One of the Journal's ongoing strengths, in a continuous tradition since its first appearance in 1935, has been its publication of timely articles by experts on promising new technologies. On my watch, we have tracked many of these, but in particular the evolution (and applications) of wireless communication, from AMPS and GSM to 5G, and broadband access techniques from ISDN via the DSL family to FTTN and FTTP; as well as innovations in fixed wireless and cloud computing.  Furthermore journalist Liz Fell's series of interviews of industry leaders, spanning two decades from 1994 to 2013, have left a rich legacy for future historians of the industry.

Thanks to enlightened sponsorship by Alcatel-Lucent, the Journal was able to run an annual prize competition between 2007 and 2009 that produced many excellent papers on the application of telecommunications to sustaining the natural environment.

Generous sponsorship by Telstra enabled us to run an annual Christopher Newell Prize competition from 2010 to 2013, which produced a total of 19 valuable papers on the beneficial application of telecommunications to help people with disabilities.

From 2003 to 2010, the Journal worked closely with Mark Armstrong's Network Insight Institute (NII) to source substantial policy papers for publication in the Journal.

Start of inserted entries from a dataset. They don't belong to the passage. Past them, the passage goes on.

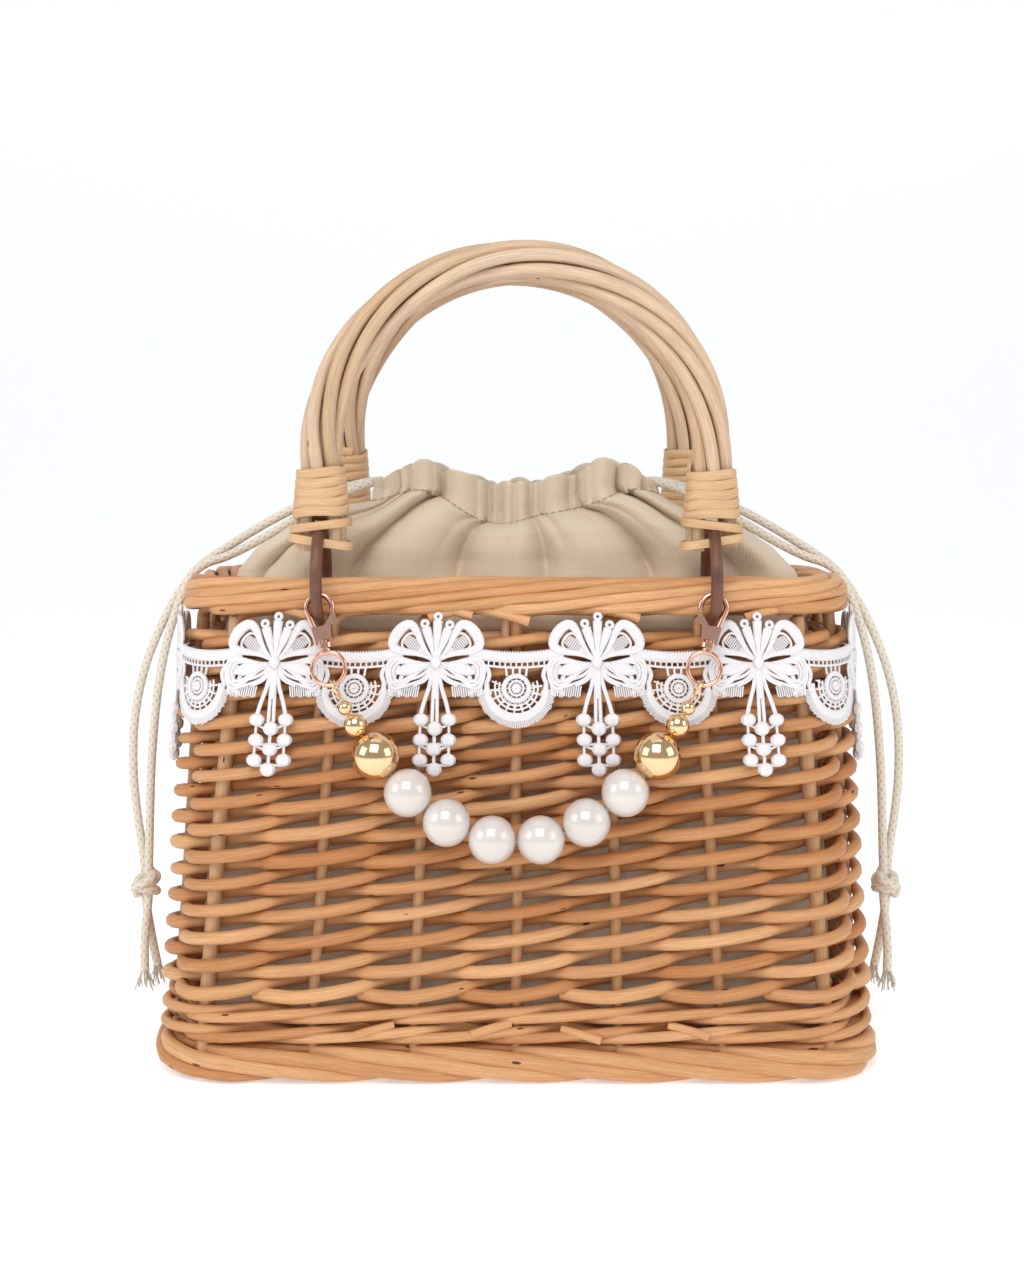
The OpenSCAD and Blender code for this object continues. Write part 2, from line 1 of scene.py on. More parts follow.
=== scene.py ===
import bpy
import math
import random
import numpy as np
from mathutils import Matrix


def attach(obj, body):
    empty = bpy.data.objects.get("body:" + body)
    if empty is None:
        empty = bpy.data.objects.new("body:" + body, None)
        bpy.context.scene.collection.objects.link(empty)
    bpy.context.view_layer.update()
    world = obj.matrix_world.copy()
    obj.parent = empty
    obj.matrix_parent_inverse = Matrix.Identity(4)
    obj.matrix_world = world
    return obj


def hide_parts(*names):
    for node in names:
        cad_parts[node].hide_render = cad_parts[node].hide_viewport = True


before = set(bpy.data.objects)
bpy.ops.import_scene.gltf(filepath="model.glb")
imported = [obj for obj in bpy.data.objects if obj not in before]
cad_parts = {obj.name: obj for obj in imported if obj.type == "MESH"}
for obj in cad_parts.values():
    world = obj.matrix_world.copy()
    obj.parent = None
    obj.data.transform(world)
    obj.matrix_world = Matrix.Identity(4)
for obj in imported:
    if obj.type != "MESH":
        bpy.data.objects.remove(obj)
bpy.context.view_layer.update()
bpy.ops.object.select_all(action="DESELECT")

# ---- Camera ----
# It stands level with the bag's frill and looks straight at the front, with the view moved down to the basket.
bpy.ops.object.camera_add(location=(-0.0015, -0.640, 0.206), rotation=(math.radians(90), 0, 0))
camera = bpy.context.object
camera.data.lens = 48.46
camera.data.shift_y = -0.126
camera.data.clip_start = 0.01
bpy.context.scene.camera = camera
bpy.context.scene.view_settings.view_transform = "Standard"

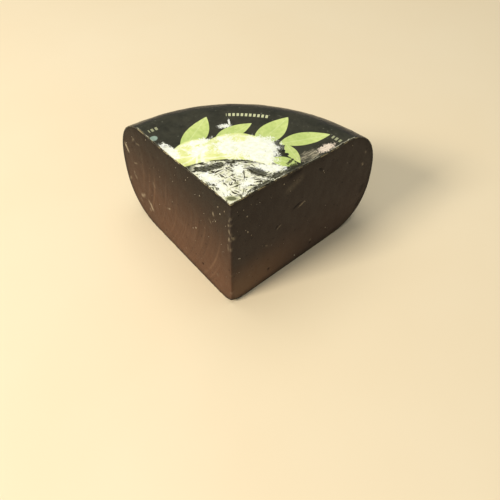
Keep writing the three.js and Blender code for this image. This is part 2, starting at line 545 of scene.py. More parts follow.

This was especially so during the period 2005-2011 when NII organized its famous annual Communications Policy & Research Forum in Sydney, at which researchers and policy wonks from over six disciplines happily converged – often to debate convergence.

If I have two major regrets on national policy outcomes, the first was the failure of the Rudd and Gillard governments to effect reforms on media policy, despite having set the reform process in motion in 2012.  My second regret is the failure of the Abbott government (to date) to develop any long-term vision for how a national Digital Economy can be created, underpinned by the National Broadband Network infrastructure they continue to fund, that would provide Australia with any internationally competitive advantage – and that would support a more inclusive, equitable, innovative and healthier society.

Handing over  

Mark Gregory Fortunately for the Journal's readership, I am pleased to report that Dr Mark Gregory from RMIT University – already an experienced author and reviewer for this Journal, and a prolific columnist on NBN policy – has agreed to succeed me as Managing Editor.   Mark was profiled in my previous editorial as a new member of the Editorial Board.  He will be supported by the same talented and multidisciplinary Editorial Board that has helped me plan, source and review articles, and whose companionship has made being Managing Editor such an ongoing pleasure.

For the current December 2014 issue, I am indebted to our newest Board member Dr Marta Poblet for proposing the major theme of 'Telecommunications and disaster management', and for inviting her colleagues Drs Hartmut Fünfgeld and Ian McShane from RMIT University's Centre for Urban Research to assist her as joint Guest Editors in sourcing and reviewing several valuable articles on this important and always timely and critical theme – especially for Australia.

I will continue as a member of the Editorial Board in 2015 to help keep the Journal well resourced with timely articles on telecommunications and the digital economy.  And I am delighted to report that Blair Feenaghty has agreed to continue his now 21-year stint as Executive Editor. Blair has been my closest ally in producing the Journal since 1994, during times of both plenty and scarcity for the industry as a whole and the Journal in particular, and his contribution has been magnificent.

Furthermore Mark and Blair have been promised the same level of support and quality control by Graham Shepherd, the Wunderwebmeister of the Journal's platform, the TelSoc website. Without Graham's cheerful support it would not have been possible to create the new Journal in 2013 nor keep it flourishing and feature-rich.